The award is a result of the company’s innovative approach to both building design and business operations. But for Clif Bar, founded in 1992, sustainability has always been a way of life, with zero waste practices, biodiversity, organic food sources, and clean energy built into its ethos by design. The Twin Falls bakery – recognized frequently – is a shining example of biophilic design, a type of architecture where “love of nature” is above all else. The building features cooling towers, LED lighting, skylights, a reflective roof, solar tubes, recycled barn wood, local stone, and an outdoor events space.

“When it came to designing the building, we designed it for LEED certification, but also to be the first food manufacturing plant to incorporate biophilic design,” Hammond said. “Most [food manufacturing] plants in the United States are windowless boxes where you don’t see the connection to the outdoors. It was a game-changer to bring our company’s Five Aspirations into its design.”

Those Five Aspirations are the cornerstone of Clif Bar: sustaining people, communities, the planet, the brand, and the business. It’s only natural that each step the company makes is based on an environmentally friendly, low carbon approach. In fact, in 2019, the company added a two-megawatt, five-acre solar array to power the Idaho bakery. It immediately set a new standard for solar by including a pollinator habitat under and around each panel. At midday, it provides 90 percent of the electricity the bakery needs to operate.

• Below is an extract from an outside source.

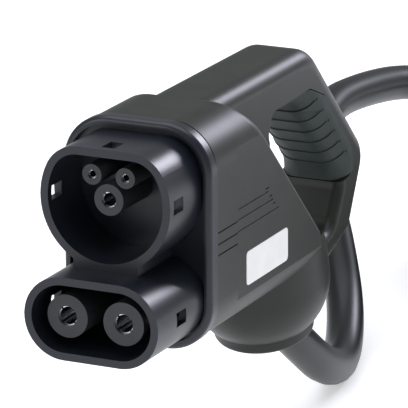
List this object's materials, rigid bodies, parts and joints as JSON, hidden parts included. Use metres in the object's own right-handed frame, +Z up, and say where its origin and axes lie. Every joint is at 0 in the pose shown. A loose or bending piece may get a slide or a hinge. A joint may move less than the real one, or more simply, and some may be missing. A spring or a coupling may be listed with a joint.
{
  "type": "ev charging plug",
  "caption": "Combined AC and DC vehicle charging plug with a loop handle, shrouded contact sockets, a rubber grip pad and a heavy cable.",
  "frame": {"origin": "on the axis of the earth contact, in the plane of the upper shroud's rim", "axes": "-Y is the way the plug goes into the vehicle's inlet, +Z is up, +X is the side with the label"},
  "size_m": [0.33, 0.6503, 0.1977],
  "materials": {
    "frame_plastic": "satin moulded plastic",
    "seal_rubber": "matt rubber",
    "insulator": "satin moulded plastic",
    "inner_plastic": "moulded plastic",
    "contact_metal": "silver plated",
    "housing_plastic": "fine textured moulded plastic",
    "boot_rubber": "matt rubber",
    "screw_steel": "zinc plated",
    "board": "printed circuit board",
    "sensor_plastic": "moulded plastic",
    "grip_rubber": "fine textured rubber",
    "core_red": "insulated core",
    "core_black": "insulated core",
    "core_green": "insulated core",
    "core_white": "insulated core",
    "cable_sheath": "satin sheath"
  },
  "bodies": {
    "root": {"mating_frame": "frame_plastic", "frame_seal": "seal_rubber", "signal_carrier": "insulator", "power_carrier": "insulator", "plus_sleeve": "insulator", "minus_sleeve": "insulator", "signal_retainer": "inner_plastic", "power_retainer": "inner_plastic", "earth_socket": "contact_metal", "pilot_socket": "contact_metal", "proximity_socket": "contact_metal", "plus_socket": "contact_metal", "minus_socket": "contact_metal", "housing": "housing_plastic", "outlet_cap": "housing_plastic", "cable_boot": "boot_rubber", "clamp_base": "inner_plastic", "clamp_saddle": "inner_plastic", "clamp_screws": "screw_steel", "retainer_screws": "screw_steel", "resistor_board": "board", "plus_sensor": "sensor_plastic", "minus_sensor": "sensor_plastic", "grip_pad": "grip_rubber", "plus_core": "core_red", "minus_core": "core_black", "earth_core": "core_green", "pilot_core": "core_white", "proximity_core": "core_white", "cable": "cable_sheath", "cable_coil": "cable_sheath"}
  },
  "joints": []
}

“There are multiple uses for this solar array,” Hammond continued. “We put in native, pollinating plants, and that really opened up a new way of thinking. In the long term, it’s a more sustainable and affordable way to manage the landscape. By adding these plants, you cool the array, and you add more carbon back in the soil. But, most importantly, it helps us address two crises – not only a changing climate and the need for renewable electricity – but also, the extreme decline in insects and pollinators. As a food company, we have a responsibility to address this native pollinator crisis. We often say we are a different kind of company, so a different kind of company should have a different kind of solar array. We always want to scale up our positive impact.”

Photo Courtesy Clif Bar Media

Additionally, Clif Bar offers many ways to help employees lessen their own carbon footprint with electric vehicle chargers and financial incentives to purchase their own electric vehicles. Also of note, the company recently reached 1 billion pounds of certified organic ingredients used. Where conventional agriculture relies on fossil fuels, Clif Bar is setting a new standard on how companies can wean themselves off that from the ground up.

“The real challenge ahead is how we are going to decarbonize our society, economy, and food system and learn how to create a thriving, healthy world by transitioning to 100 percent renewable energy,” Hammond said. “That starts with organic agriculture and flows to every step of the food system. We are proud we are trying to keep a holistic system approach with an eye on creating impact beyond our four walls.”